Global Headwinds and Geopolitical Noise

Things look bumpy overseas too, making broad bets smarter than laser-focused ones. European stocks hung around waiting for central bank moves, Asia was all over the place with Japan's Nikkei flat and India's retail inflation at a tiny 0.71%, and TikTok's U.S. saga—delayed sales, a Supreme Court-backed ban under Trump, internal drama, and CEO Shou Chew's e-commerce pivots—adds geopolitical static. In all this clutter, hedge funds' multistrategy tricks work sometimes, but their secrecy and fees rarely top the S&P's straightforward climb.

Smart Strategies for Your Portfolio

So, how do you build a portfolio that avoids this pitfall? Stick to basics from modern portfolio theory, like diversification with assets that don't move in lockstep—it boosts returns for the risk without chasing lottery tickets. Forget the gambling vibe; think ecosystem. Put 70-80% into cheap index ETFs that track the S&P 500 or the whole market—fees under 0.1%—to grab that broad upside from AI booms to dividend rocks, without the emotional mistakes. Use the other 20-30% for targeted adds, like multistrategy funds or themes (say, stable AI chips through AMD instead of hype like Oklo; nuclear via established names). But pick spots where real know-how shines, like hard-to-trade areas. Toss in bonds or gold for a volatility cushion, and rebalance once a year to grab profits and scoop up dips, keeping things even without constant tinkering.
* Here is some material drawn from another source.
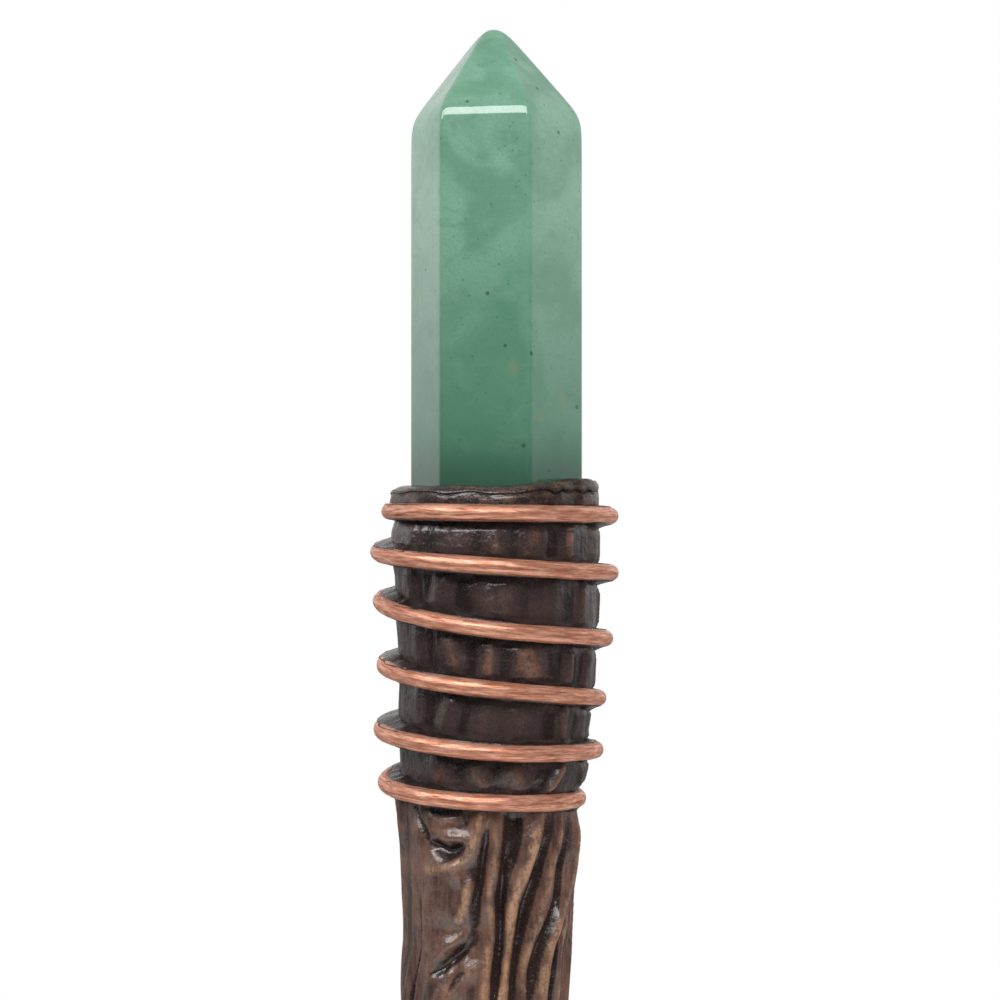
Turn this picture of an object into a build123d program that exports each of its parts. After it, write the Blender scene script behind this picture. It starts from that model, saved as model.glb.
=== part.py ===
from build123d import *
import os
from math import cos, pi, radians, sin

import numpy as np

# Crystal-tipped magic wand, modelled upright: the flat butt stands on z = 0 and the stone points up.
# -Y is the front and -X the left. All sizes are in millimetres and all angles in degrees.

# ---- driving dimensions ----------------------------------------------------------------------
WAND_LENGTH = 250.0

# Six-sided stone, sawn flat at its root and polished to a blunt point.
STONE_ACROSS_FLATS = 15.1
STONE_TURN = -8.1  # how far the stone is turned about its own axis
STONE_ROOT_Z = 192.0
STONE_SHOULDER_Z = 240.8  # where the six sides meet the six faces of the point
STONE_APEX_Z = 251.0  # where those faces would meet if the tip were sharp
STONE_TIP_RADIUS = 2.4
STONE_TIP_SHARE = 0.4  # the round tip takes over this share of its radius above its centre
STONE_EDGE_FILLET = 0.4
STONE_ROOT_CHAMFER = 0.8
POLISHED_ABOVE_ROOT = 2.0  # edges higher than this over the root are rounded

GLUE_GAP = 0.3  # epoxy between the stone and its socket
SLIP_GAP = 0.02  # keeps solids that touch from sharing volume
WIRE_GAP = 0.06  # the same, between the wire and its bead
HOLE_GAP = 0.15  # and between the wire's end and its hole

# Pressed putty ring that hides the glue line.
BODY_TOP_Z = 202.9
RING_HEIGHT = 1.9
RING_REACH = 10.5
RING_ROUNDING = 0.8
RING_TILT = 1.7  # higher on the +X side

ROD_RADIUS = 1.5
ROD_BOTTOM_Z = 30.0

# Shaft stations: height, centre x, centre y, mean radius.
SHAFT = [
    (0.0, 0.0, 0.0, 6.6),
    (1.2, 0.0, 0.0, 7.5),
    (6.0, 0.1, 0.0, 8.2),
    (13.0, 0.3, -0.1, 8.1),
    (24.0, 0.6, -0.3, 7.1),
    (40.0, 0.9, -0.6, 6.6),
    (60.0, 0.5, -0.8, 6.8),
    (80.0, -0.5, -0.5, 7.1),
    (100.0, -1.6, 0.1, 7.5),
    (120.0, -2.3, 0.6, 7.9),
    (138.0, -2.0, 0.6, 8.3),
    (153.0, -1.2, 0.3, 8.45),
    (163.0, -0.8, 0.1, 8.6),
    (170.0, -0.8, 0.0, 8.7),
    (BODY_TOP_Z, 0.0, 0.0, 10.0),
]

# Bark flutes: how many round the shaft, depth, twist per millimetre of height, phase.
FLUTES = [(3, 0.22, 0.4, 20.0), (5, 0.26, 0.7, 75.0), (8, 0.24, 1.0, 200.0)]
FLUTES_BELOW_Z = 164.0  # full depth below here
FLUTES_END_Z = 170.0  # gone from here up, below the wire
FLUTES_ABOVE_Z = 8.0  # full depth above here, fading out at the flat butt

# Knots: height, direction from +X, how far it stands out, its spread along the shaft and round it.
KNOTS = [
    (156.0, 225.0, 0.5, 4.0, 3.0),
    (118.0, 300.0, 1.0, 6.0, 4.0),
    (74.0, 80.0, 1.1, 6.0, 4.0),
    (38.0, 240.0, 0.9, 5.0, 3.5),
]

# The bark runs free below the first of these heights and follows the wire above the second.
FREE_BELOW_Z = 168.0
WRAPPED_ABOVE_Z = 172.0

# Turns of the wire, top first: its height at the left, front and right, then its reach to left and right.
TURNS = [
    (201.9, 201.8, 201.5, 11.8, 12.2),
    (197.9, 196.7, 195.7, 12.6, 12.2),
    (193.0, 190.7, 189.2, 12.3, 11.7),
    (186.7, 185.0, 183.2, 12.0, 11.0),
    (180.3, 179.1, 178.2, 12.3, 10.7),
    (174.8, 174.2, 173.3, 11.9, 9.4),
]
TABLE_START = -180.0  # the wire is laid out from half a turn before the first turn
RISE_BEFORE_FIRST = 0.4  # and climbs this far in that half turn
DROP_AFTER_LAST = 1.0  # and drops this far in the half turn behind the last
WIRE_RADIUS = 0.815  # 14 gauge
WIRE_START = -70.0  # travel round the shaft, counted from the left of the first turn
WIRE_END = 2015.0
WIRE_STEP = 30.0  # travel between the points that shape the wire
WIRE_LIFT = 0.45  # height of the wire over the bark
TUCK_BEND = 2.2  # the lower end bends inward on this radius
TUCK_STEPS = (30.0, 60.0, 90.0)  # through these angles
TUCK_DEPTH = 2.5  # and then runs this far straight in
HOLE_TRAVEL = 60.0  # the hole for it starts this far before the end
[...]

Ride the Wave with Indexing

Hedge funds trailing broad indexes? That's not a glitch—it's how they're wired for stormy markets that scare most people. For real, lasting wealth, though, keep it simple: ride the S&P wave with indexing, spread out to handle the mess, and use hedge funds as a sprinkle, not the main course. In a market bouncing back from bear jitters, with tech potential and easing inflation, this straightforward way turns the noise into steady growth—proving it's smarter to run with the crowd than try to outsmart it.